◆ **SOURCE EXCERPT**:
*****
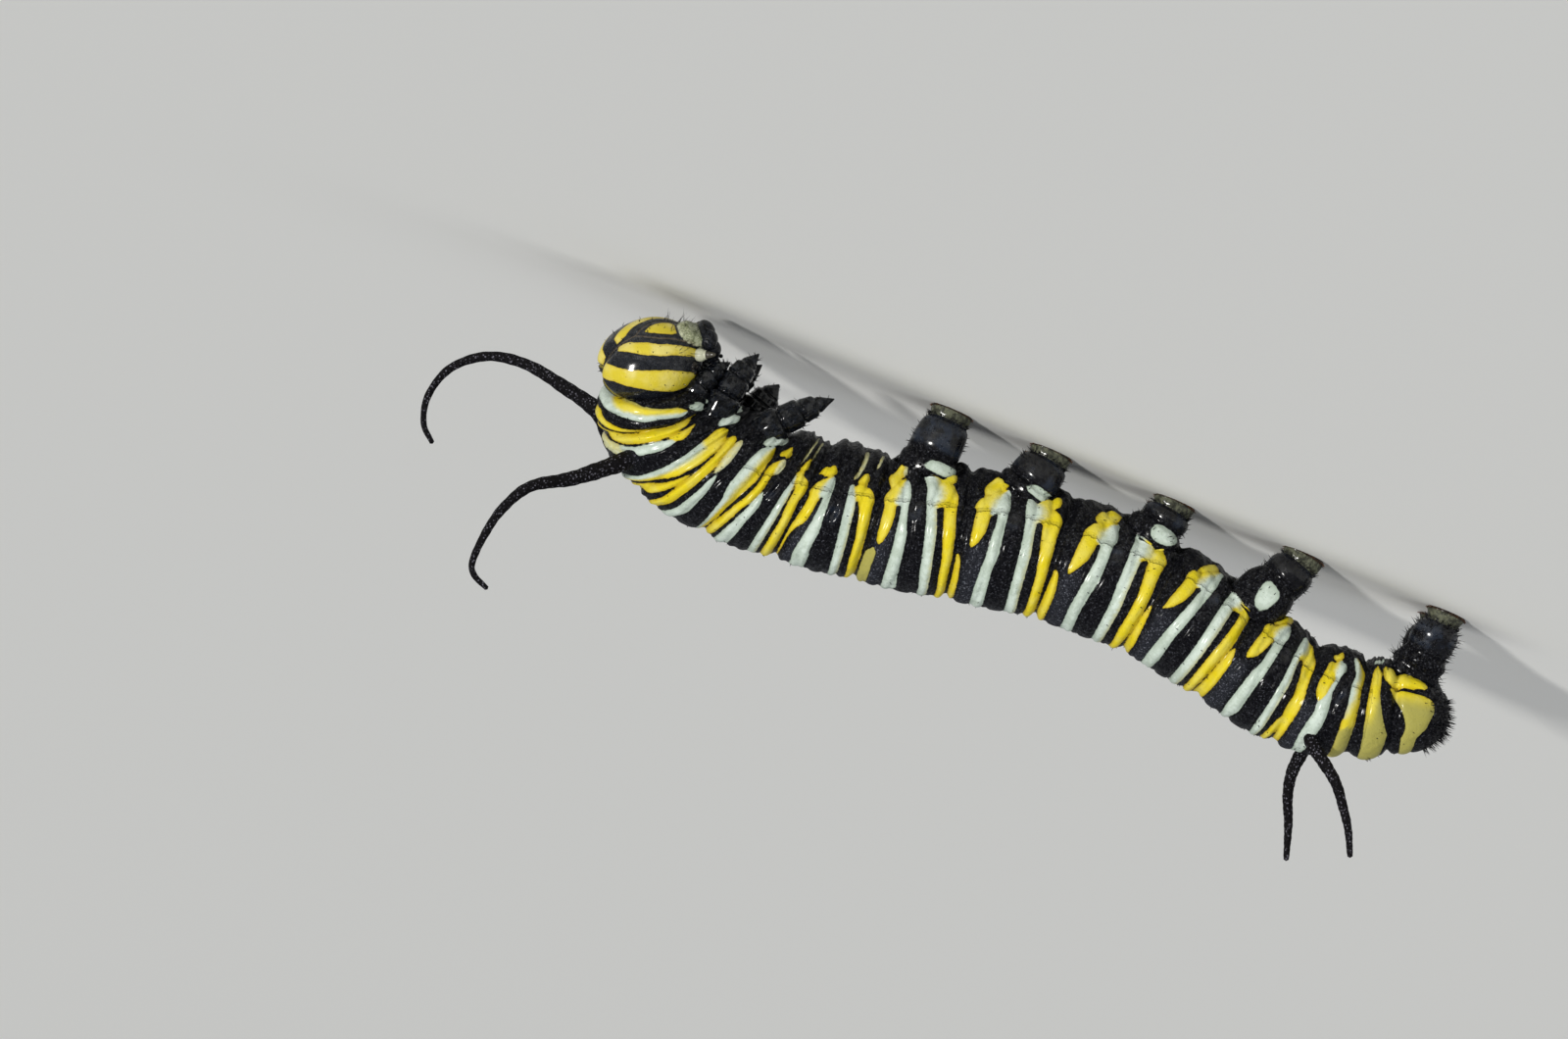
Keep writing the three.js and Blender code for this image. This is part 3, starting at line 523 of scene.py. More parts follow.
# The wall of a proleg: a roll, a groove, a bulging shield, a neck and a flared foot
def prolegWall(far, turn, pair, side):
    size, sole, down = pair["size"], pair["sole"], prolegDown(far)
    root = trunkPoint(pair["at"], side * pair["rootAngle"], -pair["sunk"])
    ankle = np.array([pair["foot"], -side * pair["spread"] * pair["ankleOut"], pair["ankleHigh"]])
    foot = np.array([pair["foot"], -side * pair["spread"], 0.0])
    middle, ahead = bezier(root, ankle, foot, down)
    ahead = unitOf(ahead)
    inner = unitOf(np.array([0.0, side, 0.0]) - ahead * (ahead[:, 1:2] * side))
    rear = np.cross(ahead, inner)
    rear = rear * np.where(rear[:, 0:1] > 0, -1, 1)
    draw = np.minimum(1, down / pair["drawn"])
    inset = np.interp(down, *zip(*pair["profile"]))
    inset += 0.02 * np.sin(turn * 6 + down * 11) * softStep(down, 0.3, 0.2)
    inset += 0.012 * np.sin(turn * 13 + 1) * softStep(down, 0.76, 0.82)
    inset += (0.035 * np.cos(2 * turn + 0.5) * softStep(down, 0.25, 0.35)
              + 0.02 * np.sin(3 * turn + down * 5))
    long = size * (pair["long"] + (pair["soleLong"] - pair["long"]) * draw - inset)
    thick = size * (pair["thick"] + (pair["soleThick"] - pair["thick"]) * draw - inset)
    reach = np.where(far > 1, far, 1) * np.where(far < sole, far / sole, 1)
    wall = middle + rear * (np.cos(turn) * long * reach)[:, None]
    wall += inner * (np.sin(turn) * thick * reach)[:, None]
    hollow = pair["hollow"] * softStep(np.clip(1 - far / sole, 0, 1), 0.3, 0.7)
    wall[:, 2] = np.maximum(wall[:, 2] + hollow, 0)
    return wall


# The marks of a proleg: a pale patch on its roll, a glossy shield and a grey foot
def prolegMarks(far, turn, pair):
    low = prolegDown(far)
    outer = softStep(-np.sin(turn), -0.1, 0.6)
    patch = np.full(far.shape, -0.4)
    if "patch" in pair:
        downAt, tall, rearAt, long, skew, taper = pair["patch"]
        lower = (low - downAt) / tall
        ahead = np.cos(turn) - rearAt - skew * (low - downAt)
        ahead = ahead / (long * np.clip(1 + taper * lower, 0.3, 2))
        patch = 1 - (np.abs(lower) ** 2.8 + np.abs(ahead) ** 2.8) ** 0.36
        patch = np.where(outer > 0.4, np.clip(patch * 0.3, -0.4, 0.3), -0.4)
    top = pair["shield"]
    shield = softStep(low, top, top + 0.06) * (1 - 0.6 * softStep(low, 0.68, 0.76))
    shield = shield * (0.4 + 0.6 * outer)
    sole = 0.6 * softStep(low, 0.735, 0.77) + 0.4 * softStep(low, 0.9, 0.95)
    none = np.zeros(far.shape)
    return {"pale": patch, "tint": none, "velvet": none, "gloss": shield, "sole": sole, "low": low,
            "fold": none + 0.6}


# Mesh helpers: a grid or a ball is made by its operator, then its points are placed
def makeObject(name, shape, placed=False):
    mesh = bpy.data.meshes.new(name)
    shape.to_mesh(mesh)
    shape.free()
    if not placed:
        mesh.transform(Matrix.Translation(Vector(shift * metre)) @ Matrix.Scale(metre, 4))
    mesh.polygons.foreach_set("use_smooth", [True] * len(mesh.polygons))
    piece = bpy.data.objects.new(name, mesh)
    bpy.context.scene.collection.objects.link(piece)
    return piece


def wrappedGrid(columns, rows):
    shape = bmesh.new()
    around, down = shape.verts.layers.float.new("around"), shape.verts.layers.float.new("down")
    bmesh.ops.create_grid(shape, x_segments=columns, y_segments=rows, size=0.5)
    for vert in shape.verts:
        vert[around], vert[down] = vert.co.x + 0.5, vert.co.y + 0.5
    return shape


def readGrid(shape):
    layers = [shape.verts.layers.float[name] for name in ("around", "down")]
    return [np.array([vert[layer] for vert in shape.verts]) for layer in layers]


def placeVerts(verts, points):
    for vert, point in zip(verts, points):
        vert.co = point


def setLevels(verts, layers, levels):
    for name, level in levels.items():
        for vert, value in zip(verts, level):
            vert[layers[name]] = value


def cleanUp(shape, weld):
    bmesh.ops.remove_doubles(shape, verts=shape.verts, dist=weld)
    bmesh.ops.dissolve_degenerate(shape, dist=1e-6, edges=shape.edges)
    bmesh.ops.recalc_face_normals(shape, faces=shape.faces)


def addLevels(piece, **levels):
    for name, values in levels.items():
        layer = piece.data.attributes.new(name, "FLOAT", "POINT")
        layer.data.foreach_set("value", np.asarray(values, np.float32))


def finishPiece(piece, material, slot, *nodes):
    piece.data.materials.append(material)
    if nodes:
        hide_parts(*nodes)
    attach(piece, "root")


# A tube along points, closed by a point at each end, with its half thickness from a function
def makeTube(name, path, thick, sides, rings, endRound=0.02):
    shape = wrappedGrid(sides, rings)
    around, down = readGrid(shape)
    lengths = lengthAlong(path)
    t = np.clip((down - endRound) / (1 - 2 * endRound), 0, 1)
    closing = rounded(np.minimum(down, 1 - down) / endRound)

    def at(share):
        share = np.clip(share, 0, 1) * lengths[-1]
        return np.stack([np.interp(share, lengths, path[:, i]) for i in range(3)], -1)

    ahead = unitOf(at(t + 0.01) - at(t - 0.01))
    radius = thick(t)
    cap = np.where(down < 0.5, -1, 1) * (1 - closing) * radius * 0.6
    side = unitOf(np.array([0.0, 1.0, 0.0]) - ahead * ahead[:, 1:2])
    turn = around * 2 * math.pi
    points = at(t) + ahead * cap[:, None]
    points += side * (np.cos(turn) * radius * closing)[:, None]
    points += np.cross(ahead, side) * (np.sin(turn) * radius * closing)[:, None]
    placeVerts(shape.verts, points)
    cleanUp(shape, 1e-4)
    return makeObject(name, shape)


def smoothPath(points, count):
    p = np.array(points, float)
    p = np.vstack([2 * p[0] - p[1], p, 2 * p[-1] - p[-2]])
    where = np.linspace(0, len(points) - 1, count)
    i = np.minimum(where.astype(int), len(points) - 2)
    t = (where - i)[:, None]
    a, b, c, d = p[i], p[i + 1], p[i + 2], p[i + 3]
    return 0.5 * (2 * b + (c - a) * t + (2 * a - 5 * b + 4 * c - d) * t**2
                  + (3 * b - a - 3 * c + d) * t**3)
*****
◆ **TASK INSTRUCTIONS**:
Work through the data and report how many of its lines hold the word "piece", giving only the figure.

◆ **SOLUTION**:
8